構建天堂與自我不滿足

我的朋友,你說安於現狀是墮落的思想,勇於精進纔是人生價值。這因人而異,因時而異,主要還是看目標。


假如爲了某目標作爲,需要看清楚這個目標是不是具有美德價值,如果人是爲了一些外物,爲了權勢,不擇手段,他應該崇拜的是梟雄盜匪,如狂飆裏的高啓強。

中世紀宗教時代,除了少數人例外,絕大部分的人都不反對命運的安排。他們堅定地相信,自己只不過是這個行星的過客——之所以在這個世界,是爲一個更偉大又更重要的來生做準備。他們刻意轉身,不看這個充滿了痛苦、邪惡和不公不義世界。

他們拉下百葉窗擋住陽光,以免自己閱讀《聖經·啓示錄》的注意力被分散,《啓示錄》告訴他們,天堂的光芒將在永恆中照亮他們的幸福。那麼誰會去抗爭呢?爲了改變不公不義?

對於世界上絕大部分的歡樂,他們閉眼不看,爲的是享受在不遠的將來等候他們的歡樂。他們接受人生是一種必經之惡,並且歡迎死亡,認爲死亡是榮耀之日的開端。

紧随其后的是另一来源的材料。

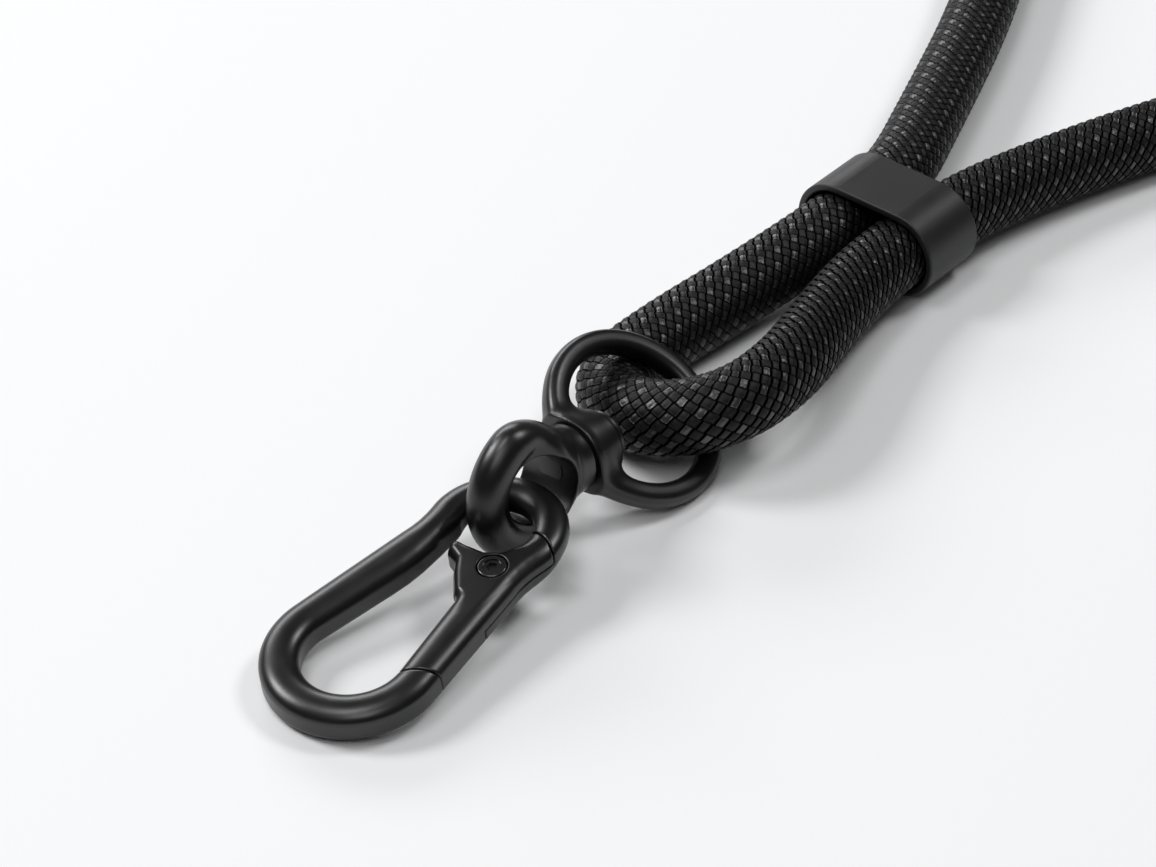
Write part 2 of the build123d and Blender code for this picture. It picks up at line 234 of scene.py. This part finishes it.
def rope_mesh(line):
    around = BRAID_N * STEPS
    centres, at = even_line(line, BRAID_PITCH / STEPS)
    sides, ups = frames_along(centres)
    u = at / BRAID_PITCH
    v = np.arange(around) / STEPS
    a, b = u[:, None] + v[None, :], u[:, None] - v[None, :]
    jitter = 0.5 / STEPS      # grid points stand beside the seams, not on them
    height = braid_height(a + jitter, b + 1e-6)
    radius = ROPE_D / 2 + BRAID_PROUD - BRAID_DEPTH * (1 - height)
    angle = 2 * pi * v / BRAID_N
    ring = (np.cos(angle)[None, :, None] * sides[:, None, :]
            + np.sin(angle)[None, :, None] * ups[:, None, :])
    verts = centres[:, None, :] + ring * radius[:, :, None]
    rows = len(centres)
    index = np.arange(rows * around).reshape(rows, around)
    quads = np.stack([index[:-1], np.roll(index, -1, 1)[:-1],
                      np.roll(index, -1, 1)[1:], index[1:]], axis=-1).reshape(-1, 4)
    mesh = bpy.data.meshes.new("rope")
    caps = [list(index[0][::-1]), list(index[-1])]
    mesh.from_pydata(verts.reshape(-1, 3), [], quads[:, ::-1].tolist() + caps)
    uv = mesh.uv_layers.new(name="braid")
    column = np.tile(np.arange(around), rows - 1)
    row = np.repeat(np.arange(rows - 1), around)
    corners = np.stack([
        np.stack([u[row], column / STEPS], -1), np.stack([u[row], (column + 1) / STEPS], -1),
        np.stack([u[row + 1], (column + 1) / STEPS], -1), np.stack([u[row + 1], column / STEPS], -1),
    ], axis=1)[:, ::-1]
    flat = np.zeros((len(mesh.loops), 2))
    flat[:corners.shape[0] * 4] = corners.reshape(-1, 2)
    uv.data.foreach_set("uv", flat.astype(np.float32).ravel())
    for polygon in mesh.polygons:
        polygon.use_smooth = True
    mesh.update()
    return mesh, centres


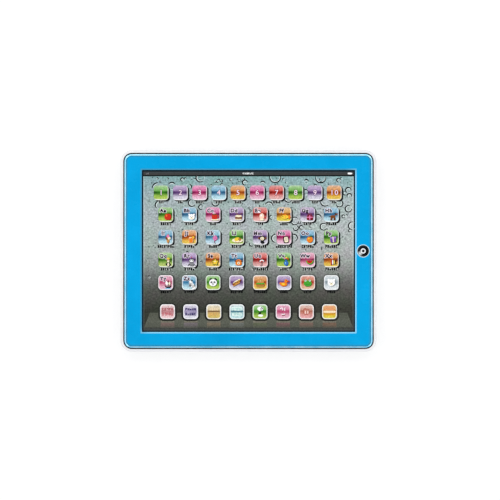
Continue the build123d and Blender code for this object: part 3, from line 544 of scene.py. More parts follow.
def queen():
    robe = blob(0.34, -0.6, 0.36, 0.34, BLACK, power=1.2)
    trim = blob(0.34, -0.62, 0.14, 0.28, CREAM, power=1.2)
    head = blob(0.34, -0.14, 0.17, 0.2, CREAM)
    hair = bow(0.34, -0.14, 0.2, -20, 220, 0.1, BROWN)
    crown = blob(0.34, 0.18, 0.24, 0.16, YELLOW, points=5, notch=0.4)
    return [robe, trim, head, hair, crown, *eyes(0.34, -0.14, 0.07, 0.035)]


def robot():
    body = slab(0.3, -0.6, 0.28, 0.22, GREY)
    head = slab(0.3, -0.12, 0.34, 0.24, BLACK)
    screen = slab(0.3, -0.12, 0.26, 0.16, WHITE)
    aerial = line(0.3, 0.1, 0.3, 0.34, 0.05, BLACK)
    arms = [line(0.3 + x * 0.26, -0.5, 0.3 + x * 0.5, -0.75, 0.09, BLACK) for x in (-1, 1)]
    lamp = blob(0.3, 0.36, 0.06, 0.06, RED)
    return [*arms, aerial, body, head, screen, *eyes(0.3, -0.1, 0.12, 0.07), lamp]


def star():
    edge = blob(0.3, -0.3, 0.52, 0.52, LEAF, points=5, notch=0.5)
    face = blob(0.3, -0.3, 0.42, 0.42, YELLOW, points=5, notch=0.5)
    return [edge, face, blob(0.25, -0.22, 0.1, 0.08, CREAM)]


def telephone():
    body = blob(0.25, -0.46, 0.42, 0.28, ORANGE, power=3.0)
    handset = bow(0.25, -0.42, 0.42, 25, 130, 0.15, ORANGE)
    ends = [blob(0.25 + side * 0.4, -0.16, 0.13, 0.1, BROWN) for side in (-1, 1)]
    dial = [blob(0.25, -0.44, size, size, ink) for size, ink in ((0.18, CREAM), (0.07, BROWN))]
    return [body, handset, *ends, *dial]


def umbrella():
    bands = ((0.13, RED), (0.26, WHITE), (0.39, DEEP_RED))
    canopy = [bow(0.2, -0.3, radius, 20, 150, 0.13, ink) for radius, ink in bands]
    handle = line(0.2, -0.75, 0.2, -0.2, 0.06, BLACK)
    return [*canopy, handle, bow(0.1, -0.75, 0.1, 180, 180, 0.06, BLACK)]


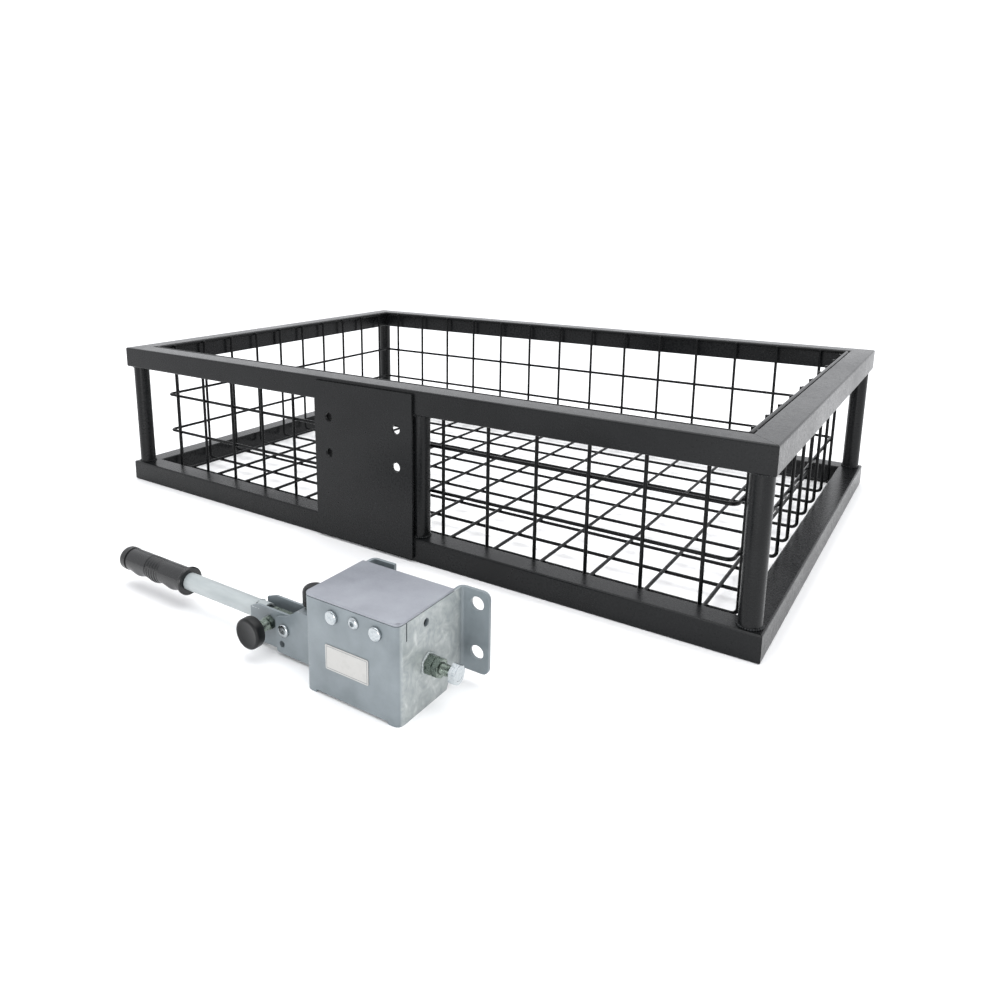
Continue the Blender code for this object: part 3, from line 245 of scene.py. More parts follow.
def label_foil(centre, width, height):
    """White vinyl label, blank, with a thin printed border and a slightly lifted gloss."""
    made = surface("white_label_foil", ("#a2a19e", "#aaa9a6", "#a6a5a2"), 12, 1.0, 0.01, (0.3, 0.4))
    tree = made.node_tree
    shader = tree.nodes["Principled BSDF"]
    at = add(tree, "ShaderNodeTexCoord").outputs["Object"]
    moved = add(tree, "ShaderNodeMapping", {"Vector": at, "Location": tuple(-c for c in centre)}).outputs["Vector"]
    away = add(tree, "ShaderNodeVectorMath", {0: moved}, operation="ABSOLUTE").outputs["Vector"]
    parts = add(tree, "ShaderNodeSeparateXYZ", {"Vector": away}).outputs
    side = add(tree, "ShaderNodeMath", {0: parts["X"], 1: width / 2}, operation="SUBTRACT").outputs[0]
    top = add(tree, "ShaderNodeMath", {0: parts["Z"], 1: height / 2}, operation="SUBTRACT").outputs[0]
    rim = add(tree, "ShaderNodeMath", {0: side, 1: top}, operation="MAXIMUM").outputs[0]
    line = {0: rim, 1: -1.6 * MM, 2: 0.35 * MM}
    border = add(tree, "ShaderNodeMath", line, operation="COMPARE").outputs[0]
    paper = shader.inputs["Base Color"].links[0].from_socket
    tone = add(tree, "ShaderNodeMix", {0: border, 6: paper, 7: "#737677"}, data_type="RGBA").outputs[2]
    tree.links.new(tone, shader.inputs["Base Color"])
    return made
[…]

甚至洗澡都不看自己的身體,因爲這容易引發放縱思想。

這樣就是滿足的幸福嗎?


房龍在《人類的故事》中說,古代的希臘人和羅馬人從來不苦惱未來,他們努力在這個塵世中建造自己的天堂。他們非常成功,讓那些碰巧沒有變成奴隸的公民過上了極其愉快的生活。至少他們是生機勃勃,充滿了嚮往,他們好辯論,善於思考,不相信他人虛僞的言辭,更看重個體的行動舉止。

中世紀走到另一個極端。中世紀的人給自己建立了一個位在九霄雲外的天堂,把這世界變成一個無論你們是貴是賤,是富是貧,是智是愚都得待在其中的流淚谷。

在基督教術語中,流淚谷指的是人生的苦難,一個人唯有在離世進入天堂時,才脫離大地,並有秋雨之福蓋滿了全谷。

我們可以看到宗教帶來了不同的認知。

羅馬帝國治下普通知識分子對先祖們所崇拜的神都不感興趣。他一年會去幾次神廟,但只是出於對習俗的尊重。當人們舉行莊嚴的遊行來慶祝宗教節日,他會耐心旁觀,但是心裏認爲崇拜朱庇特、蜜涅瓦和尼普頓很幼稚。對於一個精熟斯多葛學派、伊壁魯學派和其他偉大雅典哲學家著作的人來說,這根本不值得費神關注。


這種態度讓羅馬人變得非常寬容。政府要求所有的人一一羅馬人、外邦人、希臘人、巴比倫人、猶太人一一都在自己的神廟裏擺上羅馬皇帝的肖像,並以外在行爲表示對皇帝的尊敬。但這就是形式,沒有任何更深的含義。一般來說,每個人都可以敬仰、崇拜和熱愛自己喜歡的神,而結果就是,羅馬城裏充滿了各種奇怪的小廟和會堂,供奉着來自埃及、非洲和亞洲的各路神靈,所以纔有萬神廟的出現。

當耶穌的第一批門徒來到羅馬,開始宣講他們“世人皆是兄弟”的新教義時,沒有遭遇任何反對,街上的人紛紛駐足聆聽。

到了最後,他構建起了一座信仰之城。這種天堂的構建是否能夠讓塵世更幸福,我們的內心能夠體驗。